The methane emissions source area of our study sites could reasonably be approximated by a time series of surface water extent because the actual source area included minimal emissions from surrounding non-inundated soils. Areal wetland-scale flux rates were substantially lower (26%–43%) in models that accounted for inundation variability. One way to incorporate this seasonal drying is to use a correction factor when scaling up methane flux rates from similar small water bodies in landscape or regional assessments that do not otherwise quantify hydrologic variability.
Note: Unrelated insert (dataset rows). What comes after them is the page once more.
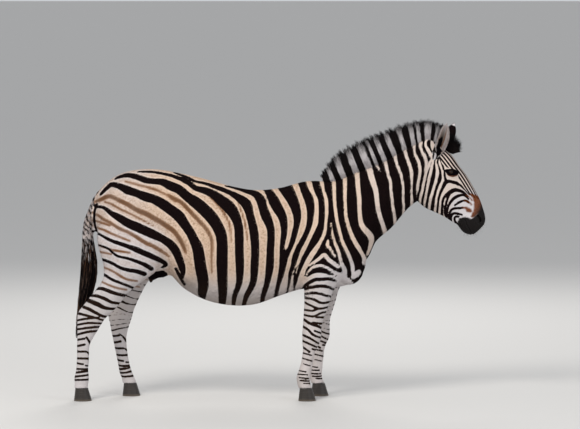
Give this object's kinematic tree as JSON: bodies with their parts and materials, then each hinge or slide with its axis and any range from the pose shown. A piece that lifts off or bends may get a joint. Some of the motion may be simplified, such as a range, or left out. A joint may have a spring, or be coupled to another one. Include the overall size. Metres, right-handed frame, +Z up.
{
  "type": "plains zebra model",
  "caption": "Life-size plains zebra stallion standing still on level hooves, head up: striped coat, upright mane, tufted tail, parted at head, neck, trunk, tail, ears, eyes and legs.",
  "frame": {"origin": "on the ground under the middle of the animal's bounding box", "axes": "+X towards the nose, +Y to the animal's left, +Z up"},
  "size_m": [2.4716, 0.5866, 1.6831],
  "materials": {
    "coat": "short hair, matt to satin",
    "mane_hair": "stiff hair, matt, banded pale and dark",
    "tail_hair_pale": "short hair with small dark bars",
    "tail_hair_dark": "long hair, satin",
    "eye": "wet gloss",
    "hoof_horn": "satin, finely ridged"
  },
  "bodies": {
    "root": {"ear_L": "coat", "ear_R": "coat", "eye_L": "eye", "eye_R": "eye", "fore_hoof_L": "hoof_horn", "fore_hoof_R": "hoof_horn", "fore_lower_L": "coat", "fore_lower_R": "coat", "fore_upper_L": "coat", "fore_upper_R": "coat", "forelock": "mane_hair", "head": "coat", "hind_hoof_L": "hoof_horn", "hind_hoof_R": "hoof_horn", "hind_lower_L": "coat", "hind_lower_R": "coat", "hind_upper_L": "coat", "hind_upper_R": "coat", "mane": "mane_hair", "neck": "coat", "tail_dock": "tail_hair_pale", "tail_tuft": "tail_hair_dark", "trunk": "coat"}
  },
  "joints": []
}
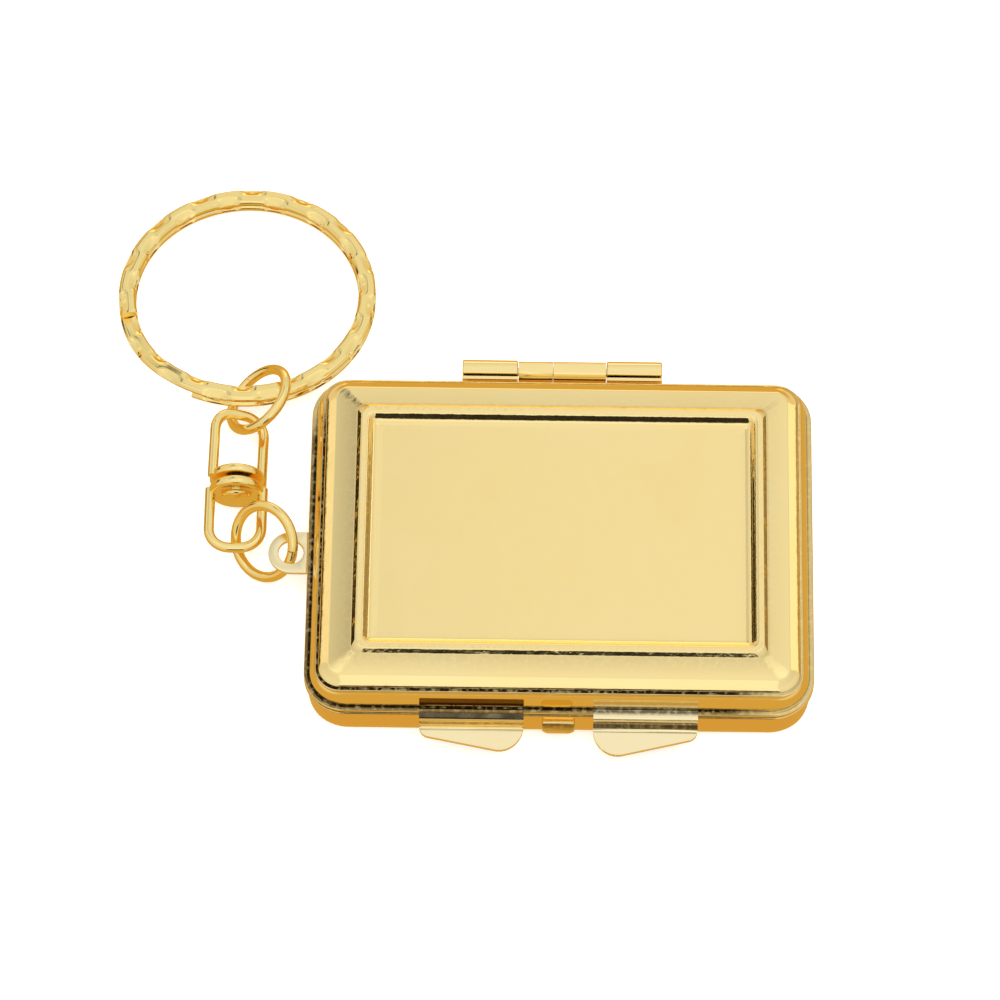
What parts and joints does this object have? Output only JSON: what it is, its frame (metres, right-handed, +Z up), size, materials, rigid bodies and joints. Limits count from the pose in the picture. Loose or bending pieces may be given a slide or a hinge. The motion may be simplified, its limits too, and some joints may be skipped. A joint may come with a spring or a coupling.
{
  "type": "pill_box",
  "caption": "Pocket pill box of stamped gold-plated metal, with a hinged lid, thumb tabs, a spring catch, a divided tray, a mirror and a swivel chain with a split ring.",
  "frame": {"origin": "middle of the box's underside, on the surface it stands on", "axes": "+X to the right seen from the front, the chain on the -X side; +Y from the front tabs to the hinge; +Z up through the lid"},
  "size_m": [0.0703, 0.065, 0.0091],
  "materials": {
    "gold_plating": "polished",
    "pale_gold_plating": "polished",
    "spring_steel": "brushed",
    "tray_plastic": "satin",
    "foam_pad": "matte",
    "mirror_glass": "mirror"
  },
  "bodies": {
    "base": {"base_shell": "gold_plating", "base_hinge_leaf": "gold_plating", "hinge_pin": "gold_plating", "base_thumb_tab": "gold_plating", "catch_nose": "gold_plating", "key_lug": "pale_gold_plating", "pill_tray": "tray_plastic", "tray_pad": "foam_pad"},
    "lid": {"lid_shell": "gold_plating", "lid_hinge_leaf": "gold_plating", "lid_thumb_tab": "gold_plating", "catch_spring": "spring_steel", "mirror": "mirror_glass", "mirror_pad": "foam_pad"},
    "lower_ring": {"lower_jump_ring": "gold_plating"},
    "lower_swivel": {"swivel_lower_eye": "gold_plating", "swivel_rivet": "gold_plating"},
    "upper_swivel": {"swivel_upper_eye": "gold_plating"},
    "upper_ring": {"upper_jump_ring": "gold_plating"},
    "key_ring": {"split_ring": "gold_plating"}
  },
  "joints": [
    {"name": "lid_hinge", "type": "hinge", "parent": "base", "child": "lid", "pos_m": [0, 0.0199, 0.00485], "axis": [-1, 0, 0], "range_deg": [0, 110]},
    {"name": "lug_ring_swing", "type": "hinge", "parent": "base", "child": "lower_ring", "pos_m": [-0.0267, -0.0007, 0.00424], "axis": [0, 1, 0], "range_deg": [-45, 5]},
    {"name": "swivel_swing", "type": "hinge", "parent": "lower_ring", "child": "lower_swivel", "pos_m": [-0.0304, 0.00126, 0.00275], "axis": [1, 0, 0], "range_deg": [-90, 0]},
    {"name": "swivel_spin", "type": "hinge", "parent": "lower_swivel", "child": "upper_swivel", "pos_m": [-0.03245, 0.00765, 0.00275], "axis": [0, 1, 0], "continuous": true},
    {"name": "upper_ring_swing", "type": "hinge", "parent": "upper_swivel", "child": "upper_ring", "pos_m": [-0.03184, 0.01564, 0.00252], "axis": [1, 0, 0], "range_deg": [-30, 0]},
    {"name": "key_ring_swing", "type": "hinge", "parent": "upper_ring", "child": "key_ring", "pos_m": [-0.03053, 0.01776, 0.00311], "axis": [1, 0, 0], "range_deg": [-50, 0]}
  ]
}
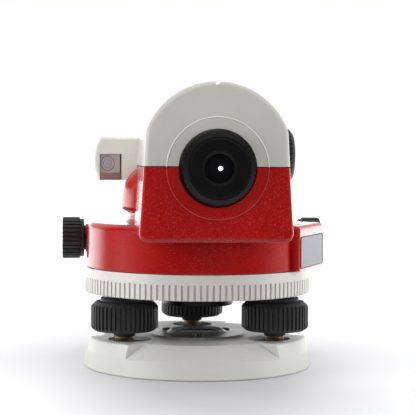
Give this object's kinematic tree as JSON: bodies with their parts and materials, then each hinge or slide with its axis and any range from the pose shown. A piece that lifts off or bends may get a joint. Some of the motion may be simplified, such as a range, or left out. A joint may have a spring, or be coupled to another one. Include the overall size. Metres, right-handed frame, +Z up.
{
  "type": "automatic level",
  "caption": "Surveyor's automatic level: telescope with compensator, focusing knob and circular level, on a turning head, a graduated ring and a footscrew base.",
  "frame": {"origin": "centre of the tripod thread at the underside of the base plate", "axes": "+Z up along the turning axis, +Y along the line of sight from the eyepiece to the objective, +X to the right of an observer at the eyepiece"},
  "size_m": [0.1414, 0.1915, 0.1442],
  "materials": {
    "base_enamel": "light grey stove enamel on cast aluminium",
    "spring_steel": "ground spring steel",
    "screw_steel": "plated steel screw",
    "black_enamel": "black enamel on cast aluminium",
    "footscrew_brass": "turned brass",
    "bush_bronze": "turned bronze",
    "knob_plastic": "black moulded plastic",
    "circle_enamel": "light grey semi-gloss enamel",
    "housing_enamel": "bright red gloss enamel on cast aluminium",
    "cover_enamel": "light grey gloss enamel on cast aluminium",
    "seal_rubber": "black rubber gasket",
    "label_aluminium": "bare satin aluminium",
    "spindle_steel": "ground steel",
    "black_anodised": "black anodised aluminium",
    "eyepiece_plastic": "black moulded plastic",
    "optical_glass": "coated optical glass",
    "ribbon_steel": "thin spring steel",
    "level_enamel": "pale grey-green enamel",
    "holder_brass": "darkened brass",
    "vial_glass": "glass with pale green spirit"
  },
  "bodies": {
    "base": {"base_plate": "base_enamel", "spring_plate": "spring_steel", "spring_plate_screws": "screw_steel", "ball_retainers": "black_anodised"},
    "footscrew_left": {"footscrew_left_spindle": "footscrew_brass", "footscrew_left_knob": "knob_plastic"},
    "footscrew_right": {"footscrew_right_spindle": "footscrew_brass", "footscrew_right_knob": "knob_plastic"},
    "footscrew_front": {"footscrew_front_spindle": "footscrew_brass", "footscrew_front_knob": "knob_plastic"},
    "tribrach": {"tribrach_body": "black_enamel", "footscrew_bushes": "bush_bronze", "axis_bush": "bush_bronze", "circle_friction_washer": "spring_steel", "circle_retaining_ring": "black_anodised", "clutch_washer": "spring_steel", "clutch_nut": "screw_steel"},
    "horizontal_circle": {"horizontal_circle": "circle_enamel"},
    "clutch_wheel": {"worm_wheel": "bush_bronze"},
    "head": {"main_housing": "housing_enamel", "top_cover": "cover_enamel", "housing_seal": "seal_rubber", "cover_screws": "screw_steel", "label_plate": "label_aluminium", "axis_spindle": "spindle_steel", "spindle_screws": "screw_steel", "drive_bushes": "bush_bronze", "objective_cell": "black_anodised", "objective_crown": "optical_glass", "objective_flint": "optical_glass", "objective_retaining_ring": "black_anodised", "focusing_guide": "black_anodised", "focusing_bush": "bush_bronze", "compensator_frame": "black_anodised", "fixed_prisms": "optical_glass", "eyepiece_sleeve": "black_anodised", "reticle_screws": "screw_steel", "reticle_mount": "black_anodised", "reticle_glass": "optical_glass", "level_bracket": "level_enamel", "level_vial_holder": "holder_brass", "level_vial": "vial_glass", "level_prism": "optical_glass", "level_adjusting_screws": "screw_steel"},
    "horizontal_drive": {"drive_worm": "spindle_steel", "drive_knob_left": "knob_plastic", "drive_knob_right": "knob_plastic"},
    "pendulum": {"pendulum_frame": "footscrew_brass", "pendulum_prism": "optical_glass", "suspension_ribbons": "ribbon_steel"},
    "focusing_knob": {"focusing_knob": "knob_plastic", "focusing_pinion": "spindle_steel"},
    "focusing_carriage": {"focusing_cell": "footscrew_brass", "focusing_lens": "optical_glass"},
    "eyepiece_cell": {"eyepiece_barrel": "black_anodised", "eye_lens": "optical_glass", "field_lens": "optical_glass"},
    "dioptre_ring": {"dioptre_ring": "eyepiece_plastic"}
  },
  "joints": [
    {"name": "footscrew_left_turn", "type": "hinge", "parent": "base", "child": "footscrew_left", "pos_m": [-0.03947, -0.02055, 0.0102], "axis": [0, 0, 1], "range_deg": [-1080, 1080]},
    {"name": "footscrew_right_turn", "type": "hinge", "parent": "base", "child": "footscrew_right", "pos_m": [0.03753, -0.02391, 0.0102], "axis": [0, 0, 1], "range_deg": [-1080, 1080]},
    {"name": "footscrew_front_turn", "type": "hinge", "parent": "base", "child": "footscrew_front", "pos_m": [0.00194, 0.04446, 0.0102], "axis": [0, 0, 1], "range_deg": [-1080, 1080]},
    {"name": "head_lift", "type": "slide", "parent": "base", "child": "tribrach", "axis": [0, 0, 1], "range_m": [-0.003, 0.003]},
    {"name": "circle_turn", "type": "hinge", "parent": "tribrach", "child": "horizontal_circle", "pos_m": [0, 0, 0.0495], "axis": [0, 0, 1], "continuous": true},
    {"name": "coarse_turn", "type": "hinge", "parent": "tribrach", "child": "clutch_wheel", "pos_m": [0, 0, 0.065], "axis": [0, 0, 1], "continuous": true},
    {"name": "fine_turn", "type": "hinge", "parent": "clutch_wheel", "child": "head", "pos_m": [0, 0, 0.065], "axis": [0, 0, 1], "continuous": true},
    {"name": "drive_turn", "type": "hinge", "parent": "head", "child": "horizontal_drive", "pos_m": [0, 0.03, 0.065], "axis": [1, 0, 0], "continuous": true},
    {"name": "pendulum_swing", "type": "hinge", "parent": "head", "child": "pendulum", "pos_m": [0, -0.038, 0.128], "axis": [1, 0, 0], "range_deg": [-0.25, 0.25]},
    {"name": "focusing_turn", "type": "hinge", "parent": "head", "child": "focusing_knob", "pos_m": [0.0444, 0.004, 0.11], "axis": [1, 0, 0], "range_deg": [-190, 190]},
    {"name": "focusing_slide", "type": "slide", "parent": "head", "child": "focusing_carriage", "axis": [0, 1, 0], "range_m": [-0.00994, 0.00994]},
    {"name": "eyepiece_slide", "type": "slide", "parent": "head", "child": "eyepiece_cell", "axis": [0, 1, 0], "range_m": [-0.003, 0.003]},
    {"name": "dioptre_turn", "type": "hinge", "parent": "eyepiece_cell", "child": "dioptre_ring", "pos_m": [0, -0.09, 0.1038], "axis": [0, 1, 0], "range_deg": [-240, 240]}
  ],
  "couplings": [
    {"joint": "footscrew_left_turn", "follows": "head_lift", "rad_per_m": -6283.2},
    {"joint": "footscrew_right_turn", "follows": "head_lift", "rad_per_m": -6283.2},
    {"joint": "footscrew_front_turn", "follows": "head_lift", "rad_per_m": -6283.2},
    {"joint": "drive_turn", "follows": "fine_turn", "ratio": -60},
    {"joint": "focusing_turn", "follows": "focusing_slide", "rad_per_m": 333.33},
    {"joint": "dioptre_turn", "follows": "eyepiece_slide", "rad_per_m": 1396.3}
  ]
}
Similarly, experimental work in Prairie Pothole wetlands [28] and on small water bodies in Australia [45] calls for incorporating hydrologic variability when scaling up flux rates. Our models showed that a reasonable approximation of diffusive emissions would be scaling wetland area by 64%, which surprisingly matches the variability in surface area for the smallest size class water bodies reported by Grinham et al [45]. We account for minimal fluxes from non-inundated zones but inundated zones contributed the overwhelming majority of emissions in our models (83%–99%). Across a long-term dataset of emissions from Prairie Pothole wetlands, Tangen and Bansal [28] also found that continuously wet zones accounted for >85% of cumulative fluxes. Using this correction factor approach relies on a reference wetland boundary, which for Grinham et al [45] was based on analyzing a time series of high-resolution aerial imagery. We determined these areas empirically during our study period, however reliable maps of small water bodies, especially forested wetlands, are rare.

Our study suggests that seasonally inundated forested wetlands are substantial sources of methane at the landscape scale in the Upper Choptank River watershed. Emission estimates from the variable area sources and sink model (IV) indicate an average areal flux rate of at least 1.65 kg m⁻² yr⁻¹, which is four orders of magnitude greater than the average methane uptake rate in temperate forest soils [108], even after accounting for a small amount of uptake within the wetland. Across the Upper Choptank River watershed, a third of the land is forest and forested wetlands. Hydrologic classifications in the National Wetlands Inventory suggest that almost 30% of that area is non-riverine freshwater wetlands subject to at least temporary or intermittent flooding (table S3) and therefore potential sources of methane emissions. Improved methods for detecting and modeling surface water dynamics in low relief landscapes will greatly improve our ability to quantify methane emissions from forested wetlands.